The area first began its Parisian transformation in 1973, when the French International School Lycée Français Prins Henrik moved to Frederiksberg Allé in central Copenhagen. But it wasn’t until the early 2000s that restaurants and boutiques started popping up one after the other while adding to the French atmosphere that visitors absorb.
From early in the morning the street brims with life. Start your day with a cup of coffee and a flaky croissant at the elegant 1950s style decorated café Granola. At Helge‘s ost, you can by cheese and delicatessen.
Popular cafes and restaurants
It’s really like being in a French village. It used to have a French bakery too. Now French parents regret it’s gone. However, at the bistro Falernum the waiters speak French and serve the rarest tartare on the street.

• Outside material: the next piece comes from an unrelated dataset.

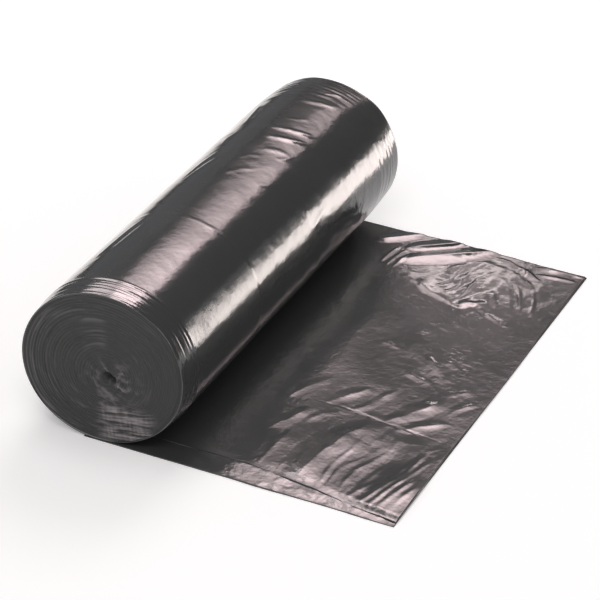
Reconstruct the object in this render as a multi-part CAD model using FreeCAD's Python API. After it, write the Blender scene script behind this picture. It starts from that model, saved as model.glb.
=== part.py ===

Once a year there are market days and the little street is invaded by 6,000 – 8,000 people from all over the city.
Les Trois Cochons is one of the area’s most popular restaurants and opened its doors in 2005. Housed in a former butcher shop, the stylish restaurant is known for bringing southern French cuisine to Copenhagen.
Not far away is the Grand Teatret cinema that hosts French Mondays; great French-inspired coffee and shopping can also be found at places such as the “uncompromisingly French” Pastis and the low-key bistrotheque L’Education Nationale. It’s ideal for a long lunch or dinner – and on Sundays there are sometimes live performances.
The little brasserie Je t’aime was established four years ago by Henrik Breum. He serves salads including light beetroot, pear, goat cheese and walnut, delicious with veal tartare salad.
Allow yourself to forget that you’re in the heart of Scandinavia. It won’t take long before you’re enchanted by the street’s unique Parisian character.